Racism is different beast altogether. It occurs where a group of prejudiced, ethnocentric individuals get together to colonise or create a system affording them separate, different, or superior rights to everyone else on the basis of group membership.
In a free society all citizens enjoy individual equality in citizenship. This is so whether some of a citizen’s ancestors arrived in a canoe in 1350, a sailing vessel in 1850, an ocean liner in 1950, or more recently by airliner. Even someone who put his hand up 30 seconds ago at a swearing-in ceremony is entitled to all the rights of citizenship. Prior arrival or ancestral longevity in the land is no basis for special privilege.
Group rights are anathema to a free society. They create two classes of citizenship where only one existed before.
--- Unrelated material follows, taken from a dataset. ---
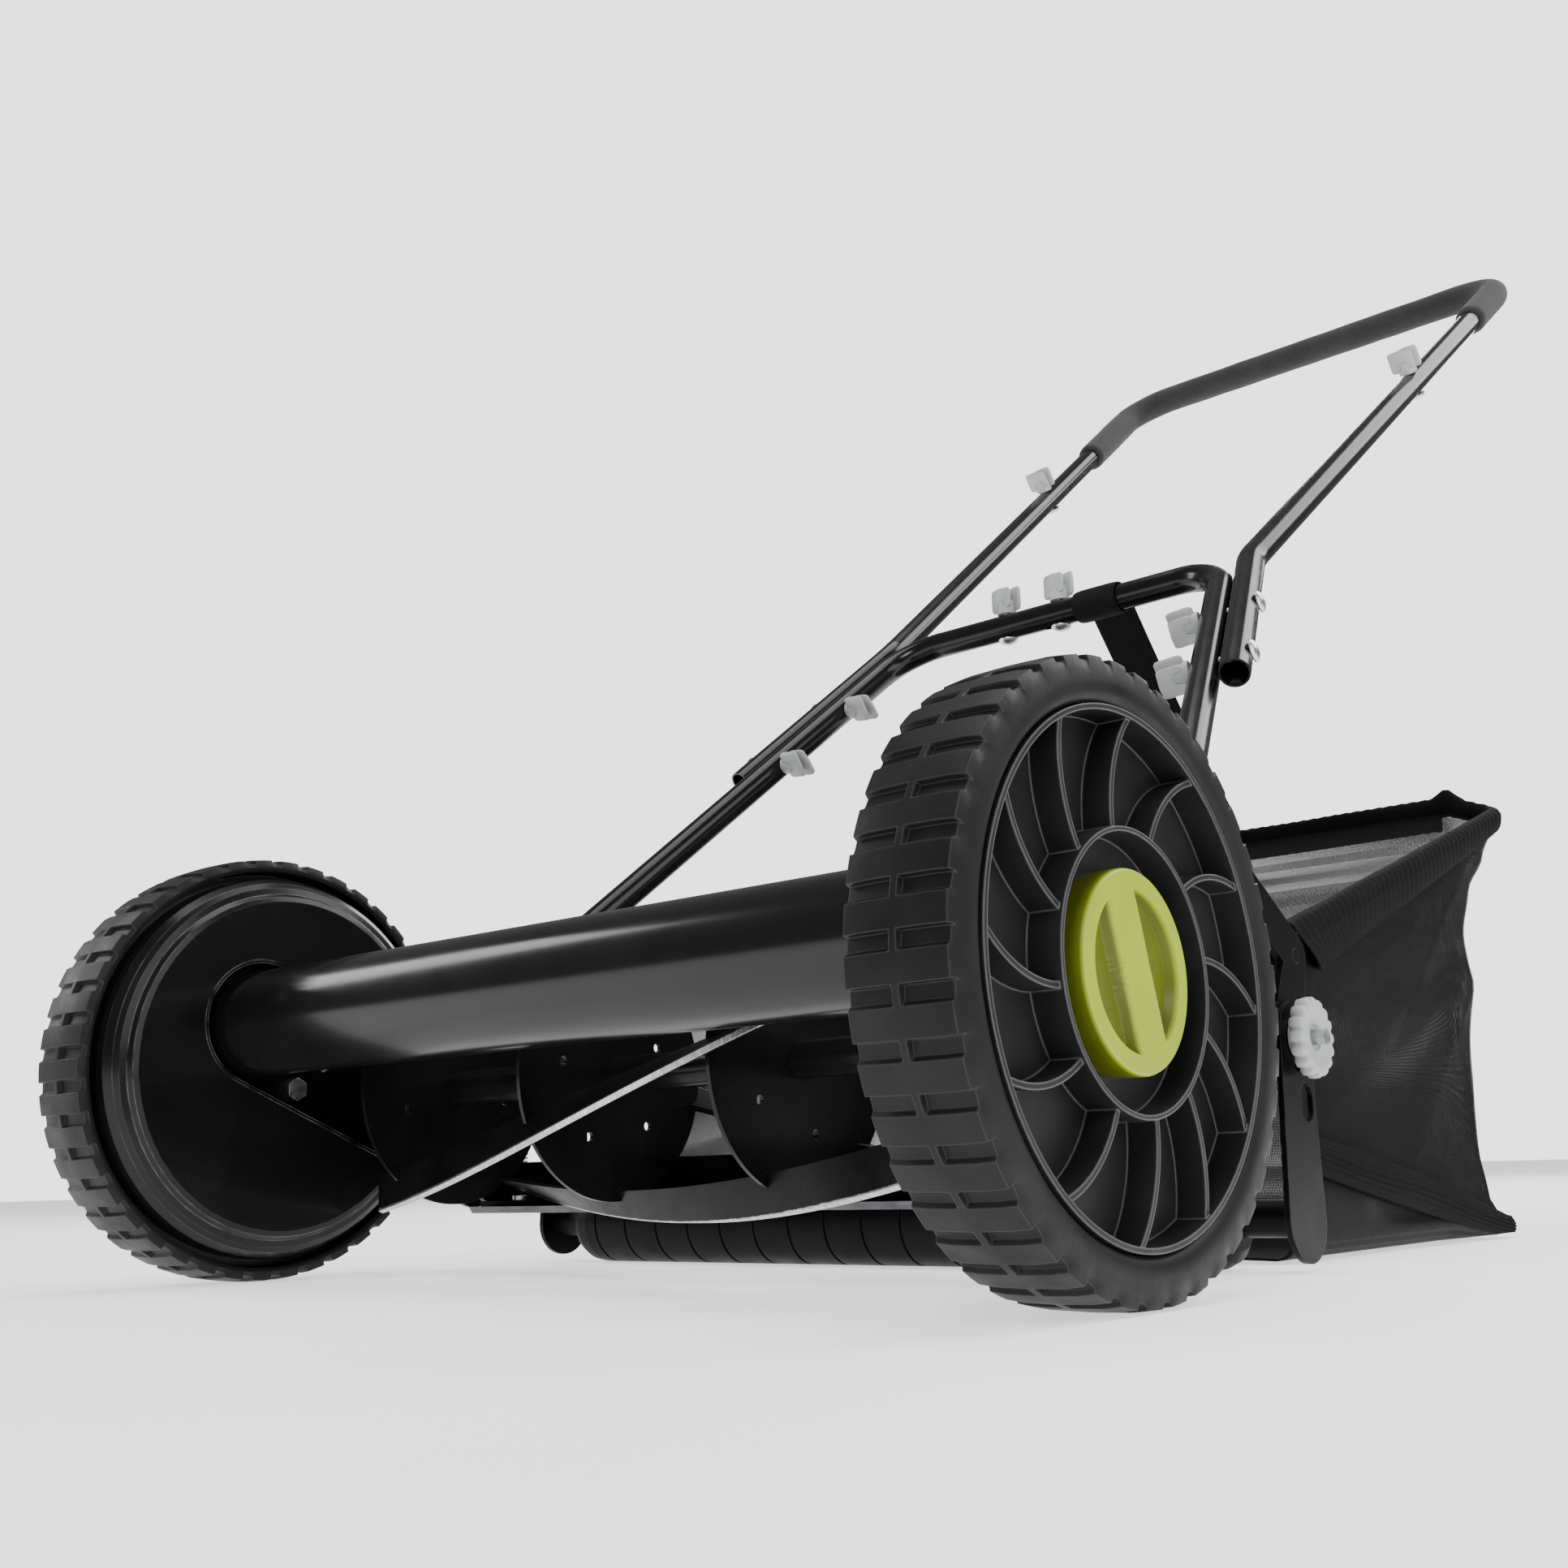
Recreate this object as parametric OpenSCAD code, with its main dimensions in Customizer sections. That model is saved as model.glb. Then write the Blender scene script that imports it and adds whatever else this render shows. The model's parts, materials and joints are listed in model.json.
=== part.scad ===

Group rights require the intervention of an activist government forcibly taking rights from one group to bestow upon another. As Richard Prebble reminds us: “One group’s positive discrimination is another group’s negative discrimination.”
In Preferential Policies: An International Perspective, Black American academic, Thomas Sowell records the downstream effect of government-sponsored identity politics. Touted as promoting inter-group harmony, Sowell found that wherever such policies had been tried, they invariably expanded over time in scale and scope, benefited already advantaged members of the preference group (those with the smarts to work the system), and led to increased rather than decreased inter-group polarisation. In many places they have brought about decades-long civil wars.
Of course, any downstream proposal that the beneficiaries of state-sponsored identity politics revert to being treated the same as everyone else will make such groups squeal like stuck pigs. As Thomas Sowell reminds us: “When people get used to preferential treatment, equal treatment seems like discrimination.'
I will leave it to readers to determine whether New Zealand is a racist country, and if so, in whose favour this racism operates.